The place has potential to yield information that will contribute to an understanding of Queensland's history.

An investigation of the fabric of the house and garden and the publication of information believed held by the Cameron family have the potential to substantially contribute to the further understanding of the history of Lochiel.

The place is important in demonstrating the principal characteristics of a particular class of cultural places.

It is a rare, intact, and fine example of a suburban estate; its evolution over several stages (the earliest believed to date from the 1860s) well illustrating the development of Brisbane and one of its earliest suburbs, Hamilton. The early masonry core of the house, with surviving lower service area, is both a fine and rare surviving example of its type.

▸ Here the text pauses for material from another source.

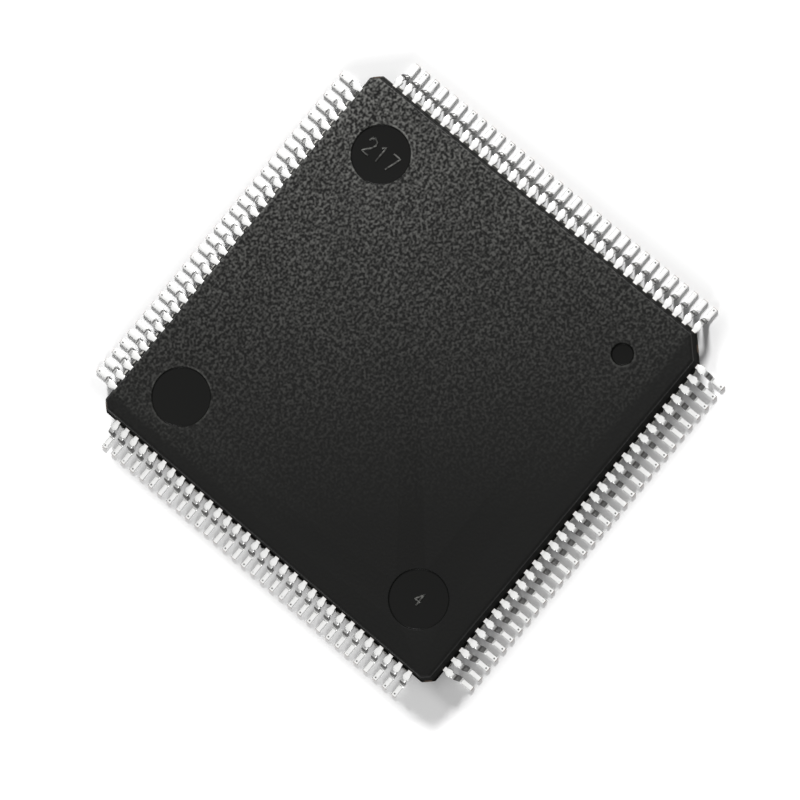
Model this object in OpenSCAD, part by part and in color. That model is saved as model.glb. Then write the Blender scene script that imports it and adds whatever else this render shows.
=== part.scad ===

The garden including structural elements (such as paths, steps, walls, and decorative features) and mature plantings is also considered a rare and intact example of a pre World War II garden

The place is important because of its aesthetic significance.

Lochiel has considerable aesthetic qualities including the picturesque qualities of the house and garden (including garden structures) and the site itself with its views to the river

The place has a special association with the life or work of a particular person, group or organisation of importance in Queensland's history.

Lochiel has a long association with JF Buckland, who was prominent in Brisbane's civic affairs. For over a century it has remained in the ownership of the Cameron family, a testament to the particular vision of JS Cameron.